Elura Nanos writes for Law & Crime,

Let’s face it. Mueller has known from the start that Trump might fire (or order someone else to fire) him.  There’s no way Mueller would be blindsided. Mueller, a veteran prosecutor, has always been a step ahead of Trump; when the state prosecutions ramp up, Trump will have no power to either inhibit them or to shield himself from the consequences. As we’ve discussed before, the Attorneys General of New York and California have already made significant headway in filling in any prosecutorial gaps left by a Mueller firing.

In other news, yesterday CNN’s Jim Acosta was banned from the White House for doing his job, and today Sarah “Mouth of Sauron” Sanders released a doctored video that purported to show Acosta being aggressive with a woman intern who was attempting to take a microphone away from him while he was asking questions of The Creature.
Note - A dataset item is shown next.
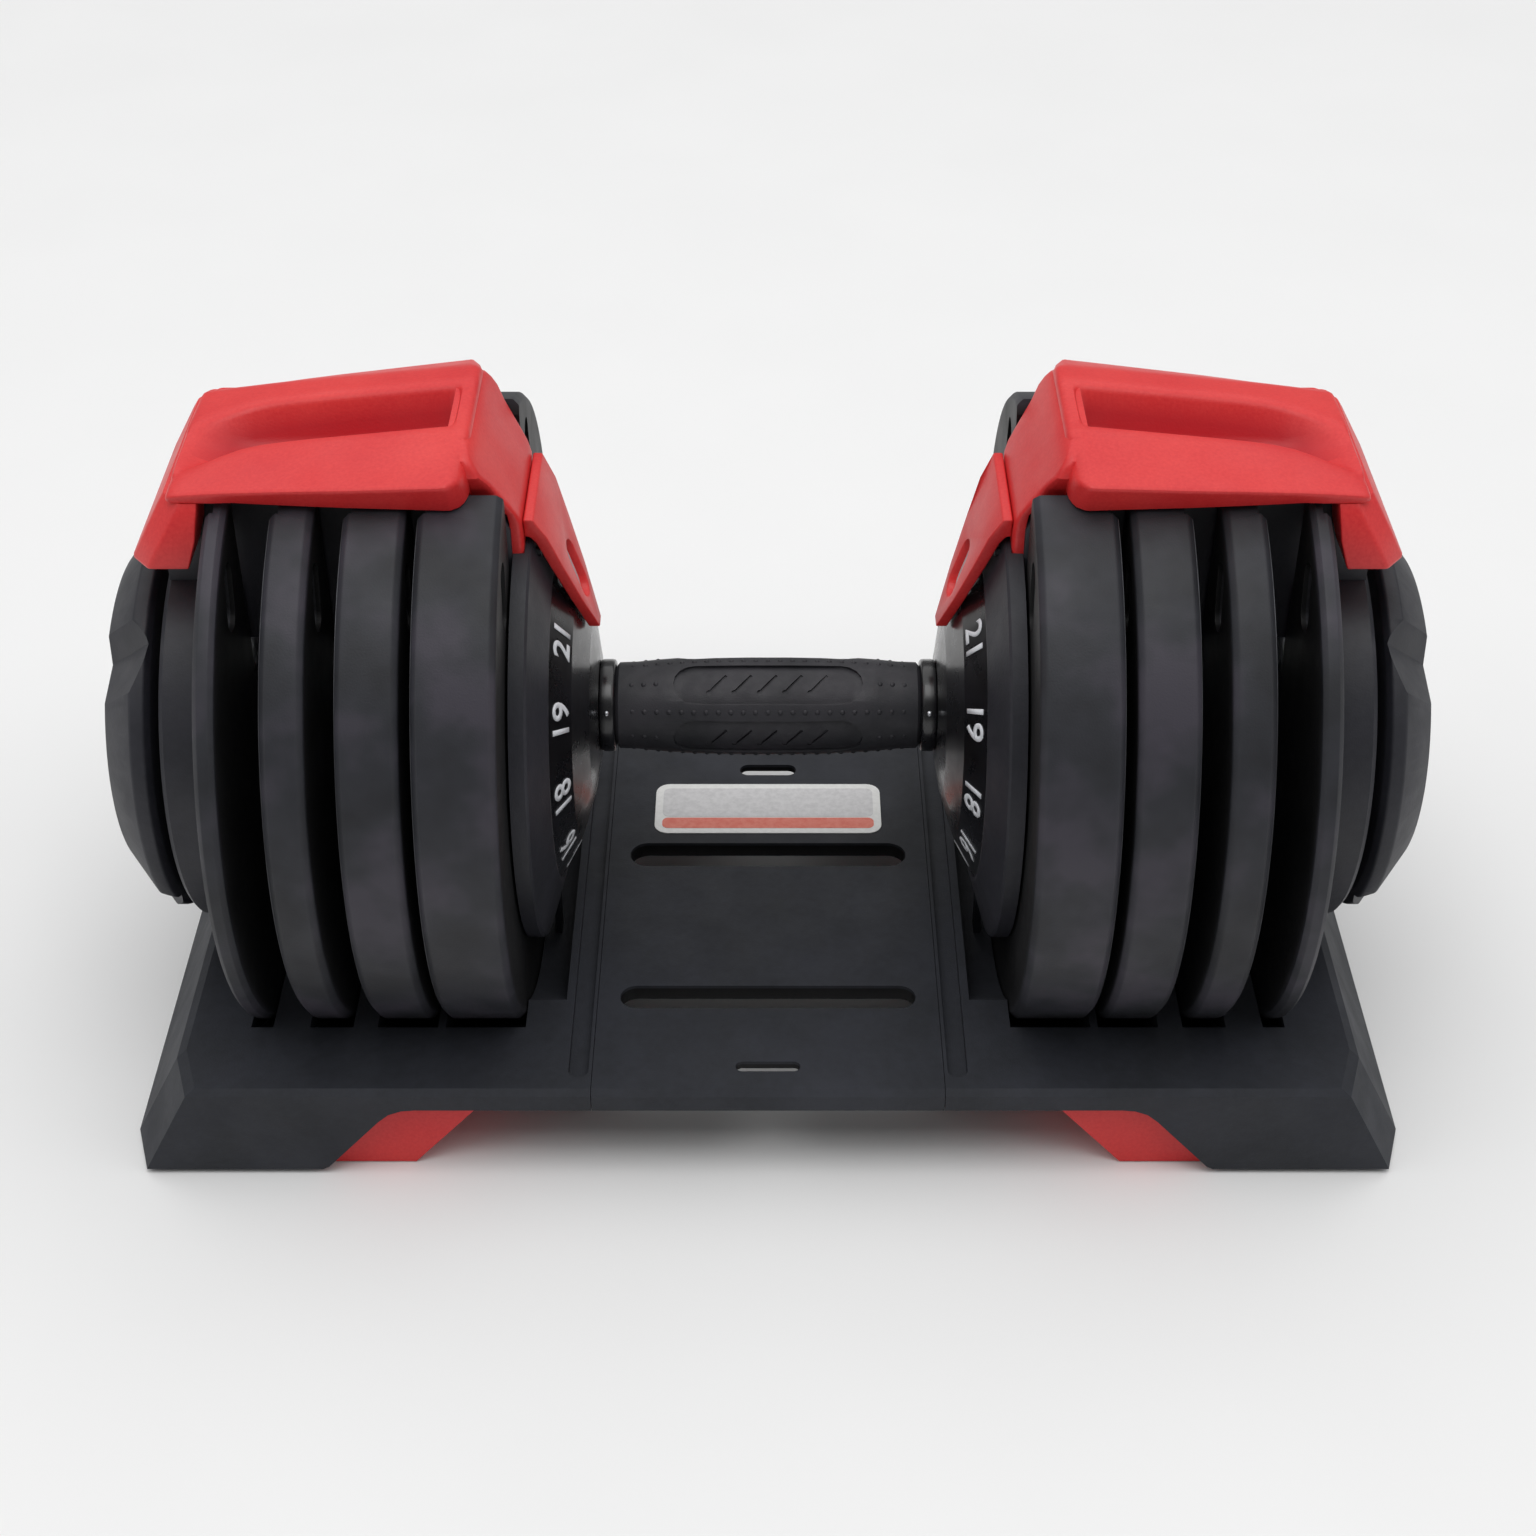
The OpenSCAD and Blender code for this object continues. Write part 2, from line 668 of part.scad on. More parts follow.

No shame. Various people are calling for the White House Press Corp to boycott White House briefings, which are all a pack of lies anyway.

People are so upset about the Attorney General situation that a mass shooting in California barely made headlines. The shooter is a former marine, and this may be one of those rare times in which the perp really did have mental health proplems.  The weapon used was a .45-caliber handgun with an “extended magazine,” which I’m taking to mean it was a semiauto.